Palcho Monastery and Kumbum

Updated: Apr 7, 2019

Gyantse County is strategically located between the Himalayas and the Gangdise with the Yarlung Zangbo River flowing through the county. Palcho Monastery is the main monastery in Gyantse and is surrounded by mountains on all sides. In 1436, Pelkhor-tsen (the prince of Gyantse) and Gendun Drup (recognized as the first Dalai Lama) began to build the Palcho Monastery and it took almost 10 years to finish it. There is a nice coherent entity of monastery and stupa, because you can see stupa in the monastery and monastery in stupa.


Palcho Monastery, also named Pelkor Chode Monastery or Shekar Gyantse, is the main monastery in Gyantse County, Tibet, China. The main reason for the popularity of Palcho monastery is the combination of characteristics of Han, Tibet and Nepali Buddhist architecture. Palcho Monastery is also popular for its high status in Tibetan Buddhism. The important reason for its high status is that it houses three sects of Tibetan Buddhism, Gelug, Sakyapa, and Kadampa together.


The Bodhi Dagoba is about 32 meters high and has a nine-tier building which has 108 gates, 76 chapels and shrines. It symbolizes the Pelkhor Choede which has two other names, ‘kumbum’ and ‘Ten Thousand Buddha Pagoda’. In the pagoda, ten thousand figures of Buddha are celebrated in the chapels and shrines, therefore, it is also called the Ten Thousand Buddha Pagoda.



The precinct of Palcho Monastery is quite a complex structure and is considered as the largest structure similar to Tshuklalang Monastery which also includes Kumbum. Being the largest of such structures, Palcho Monastery is the destination for thousands of Buddhist pilgrims and is also considered as one of the important Buddhist pilgrimage sites in Tibet.

The main attraction of the whole Palcho monastery is the gigantic statue of the Shakyamuni Buddha which is around 8 meters and was made of 14000 kilograms of Copper. Three Buddha (Past Buddha, Current Buddha and Future Buddha) are enshrined in the north chapel. The smiling Shakyamuni with eyes closed as if he is thinking of meaning of life deeply.

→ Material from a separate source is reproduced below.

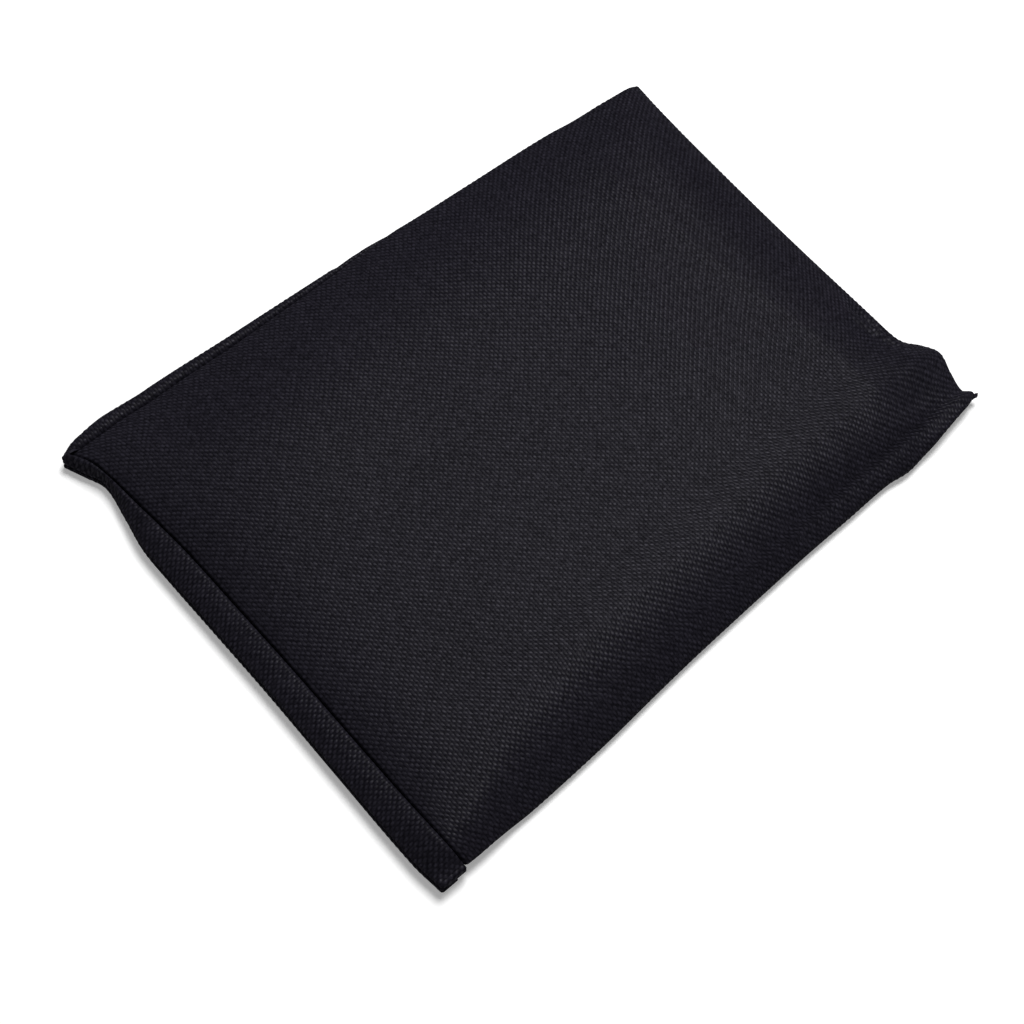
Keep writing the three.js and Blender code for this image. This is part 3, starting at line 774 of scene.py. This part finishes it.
# The top panel
def panel_grid(cloth):
    """Points of the panel's middle plane, their thread counts and their small bumps."""
    pitch = cloth.thread_pitch
    columns = across(right_seam(0.0) - left_seam(0.0), OPEN_SEAM, ROLLED_SEAM, pitch, 0.0, ROLL_FINE)
    rows = across(
        top_seam(0.0) - bottom_seam(0.0), ROLLED_SEAM, ROLLED_SEAM, pitch, ROLL_FINE, ROLL_FINE)
    shape = (len(columns), len(rows))

    def places(on_seam):
        x, y = np.zeros(shape), np.zeros(shape)
        for _ in range(PLACING_PASSES):
            low, high = left_seam(y), right_seam(y)
            for i, line in enumerate(columns):
                x[i] = across_place(line, low[i], high[i], OPEN_SEAM, ROLLED_SEAM, on_seam)
            low, high = bottom_seam(x), top_seam(x)
            for j, line in enumerate(rows):
                y[:, j] = across_place(line, low[:, j], high[:, j], ROLLED_SEAM, ROLLED_SEAM, on_seam)
        return x, y

    x, y = places(on_seam=False)
    inward = inward_normal(cloth_point, *places(on_seam=True), 1)
    grid = cloth_point(x, y) + inward * depths(columns, rows)[..., None]
    on_top = 1 - smooth(*WRINKLES_FADE, x - right_rim(y))
    bumps = wrinkles(x, y) * on_top + pucker(y, x - left_seam(y)) * (depths(columns, rows) == 0)
    return grid, thread_counts(columns, rows), bumps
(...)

The Main Assembly Hall, also named ‘Tshomchen’ in Tibetan, has a history of about 500 years. It is a three-stories building with the Main Chapel, Eastern and Western Chapels on the first floor. The first floor is the supported 48 columns with many ancient Thangkas hanging on them.


The entrance of Tsochin is decorated with lively statues of Four Guardian Kings, rather than ordinary paintings.

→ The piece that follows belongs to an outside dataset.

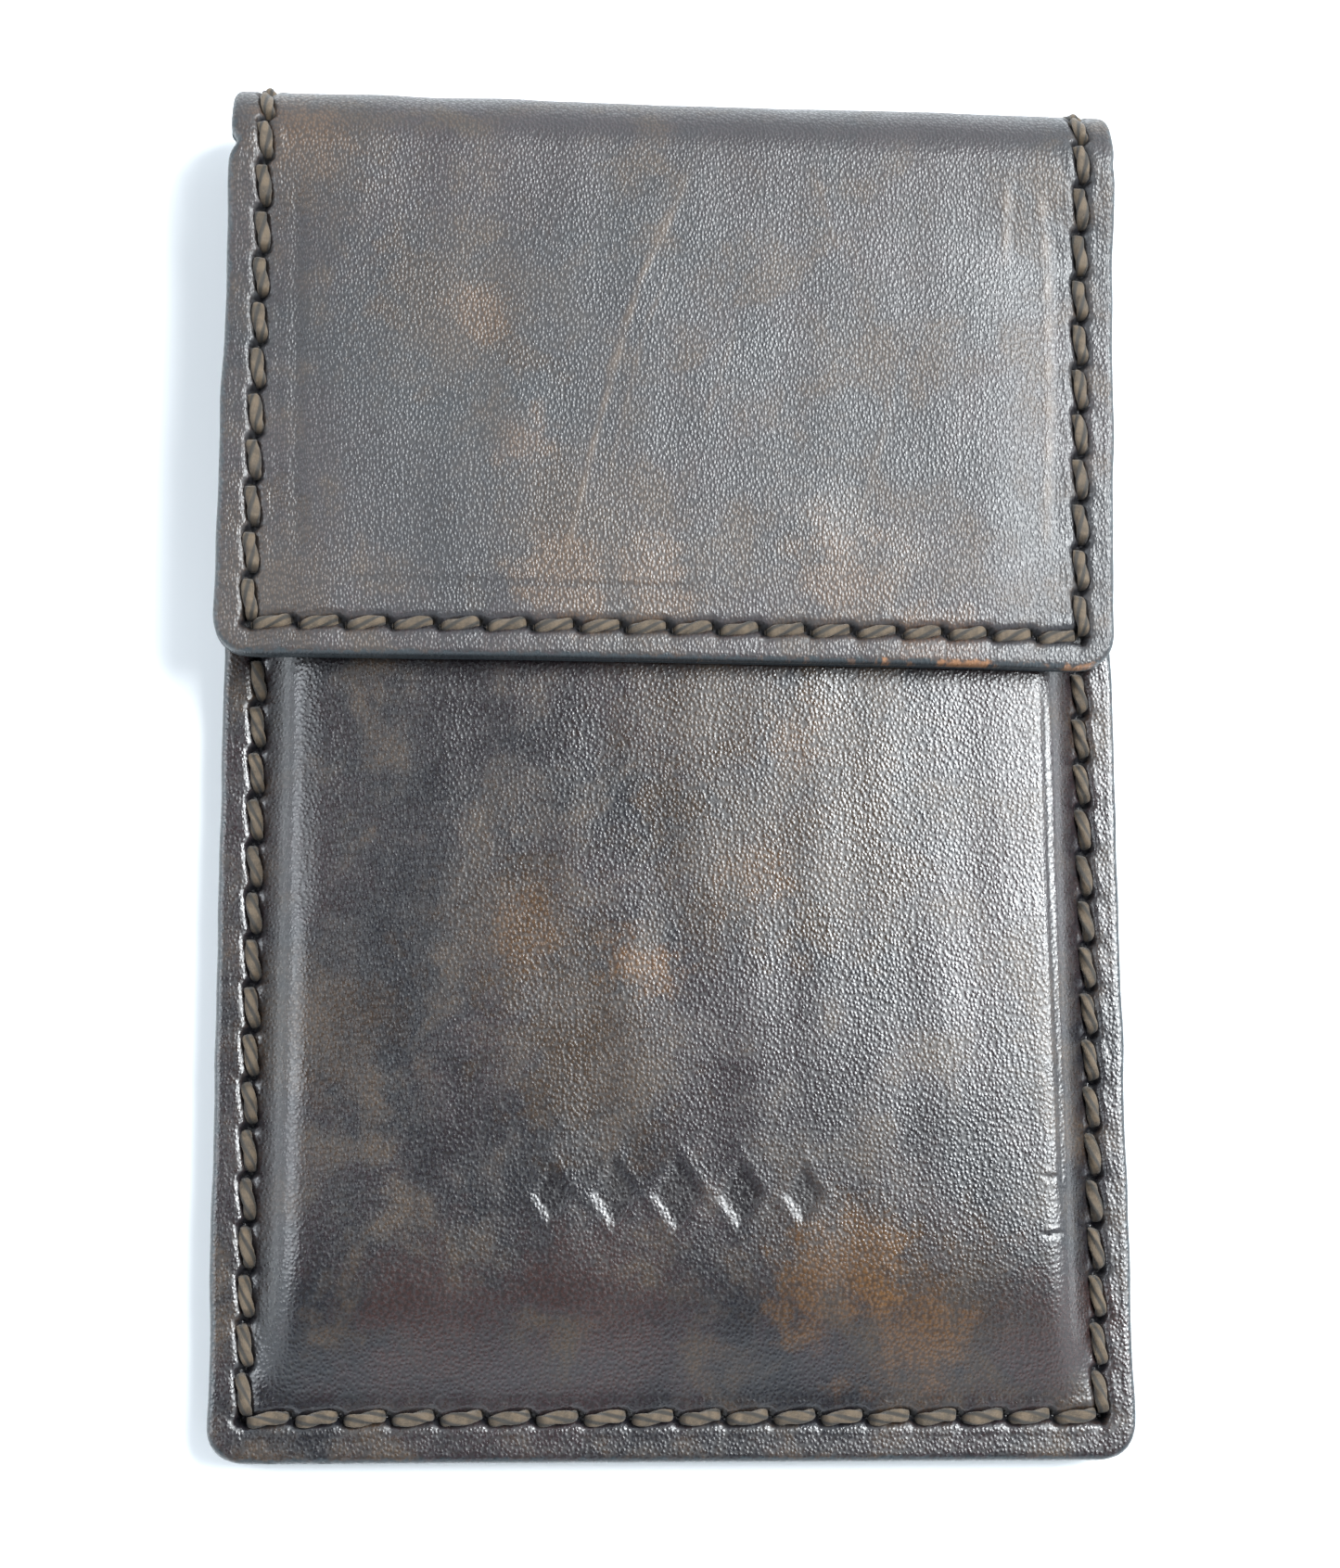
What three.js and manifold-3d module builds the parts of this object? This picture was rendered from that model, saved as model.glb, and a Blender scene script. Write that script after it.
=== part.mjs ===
// Leather card holder: a stitched pocket for a stack of cards under a fold-over flap.
//
// Frame: millimetres. The holder lies on its back panel at z = 0 with the pocket facing up (+Z).
// +Y runs from the closed lower end to the fold, and +X is the right hand of someone reading the
// front. The origin is below the middle of the closed holder.
//
// Outer leather: back panel, three fold strips and flap panel. Lining: the same five lengths on the
// inside. The fold turns half a circle. Its four lines of bending lie between the strips, on the
// bending line of the leather, and the outer leather has an open groove at each of them, so that
// the strips can lie flat when the flap is opened.

import * as THREE from "three";
import { mergeVertices } from "three/addons/utils/BufferGeometryUtils.js";
import Module from "manifold-3d";

const wasm = await Module();
wasm.setup();

// Outline of the closed holder
const HOLDER_WIDTH = 68.8;
const HOLDER_LENGTH = 103;
const FOLD_RIGHT_INSET = 1.0; // the strip narrows by this much from the lower end to the fold
const FLAP_LEAN = 0.6; // the flap's free end hangs this far to the left, past the pocket's edge
const FLAP_END_Y = 6.9; // free edge of the flap
const MOUTH_Y = 12.4; // top edge of the pocket, under the flap
const BODY_CORNER = 3;
const FLAP_CORNER = 3.2;

// Layers
const LEATHER = 1.3;
const LINING = 0.8;
const PANEL = 1.5;
const POCKET_HEIGHT = 4.4; // room for the stack of cards
const FLAP_CLEARANCE = 0.3; // air between the full pocket and the flap

// Stitching
const THREAD_WIDTH = 0.9;
const THREAD_THICKNESS = 0.6;
const THREAD_PROUD = 0.25; // how far the thread stands out of the front face
const THREAD_RECESS = 0.1; // how far it lies inside the back face
const GROOVE_PLAY = 0.1; // air on each side of the thread
const SIDE_SEAM = 2.6; // from the side edge to the line of stitches
const BODY_END_SEAM = 3.2; // from the lower edge to the line of stitches
const FLAP_END_SEAM = 2.4; // from the flap's free edge to the line of stitches
const SEAM_CORNER = 1.8;
const RUNG = 0.7; // side of the square thread where it passes through the layers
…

Murals in Palcho Monastery are rich in various forms. When looking at these murals, you may feel everything turns to be intricate and fascinating as if you place yourself in a magical labyrinth kingdom. The murals can be classified into three categories: Esoteric Buddhism, Exoteric Buddhism and human figures. Esoteric Buddhism and Exoteric Buddhism both have their distinctive classics. The murals of human figures reflect the Tibetan ideal human proportions and aesthetic characteristics of Tibetan.

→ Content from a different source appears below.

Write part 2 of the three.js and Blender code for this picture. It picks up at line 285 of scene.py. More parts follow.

The fierce-looking Warrior Attendant will terrify you by the first sight. The image of Tara is charming and pretty and you can feel her gentleness and kindness. These images and statues of Buddha show a Gyantse style containing the essence of Indian and Nepalese artistic expression and make a far-reaching influence on Tibetan statuary art.



There are exclusive chapels for the leaders of Bon Sect, Mongolian Lamaism, White Sect, Yellow Sect and some other renowned Lamas. Apart from numerous exquisite Thangkas, there are also many clay sculptures, golden statues and silver statues. All the Buddha and Bodhisattva are in different shapes and expressions. .


Pilgrims also supply lamp oil to gain merit. The butter lamps help to focus the mind and aid meditation. It is the practice in Buddhism to offer flowers as a tribute to Buddha statues on altars. However, in winter when no fresh flowers can be found, flowers sculpted from butter are made as an offering.


Gyantse Fort built on the rugged hills surrounding the Gyantze town (once the third largest town in Tibet) has an arresting presence behind the town. The fortress is dated to 1268 and a castle was also built inside by local Prince Phakpa Pelzangpo (1318–1370) who was influential with the Sakyapa overlords.

Photos cost ¥10 to ¥20 per chapel; pay a monk directly as you go through.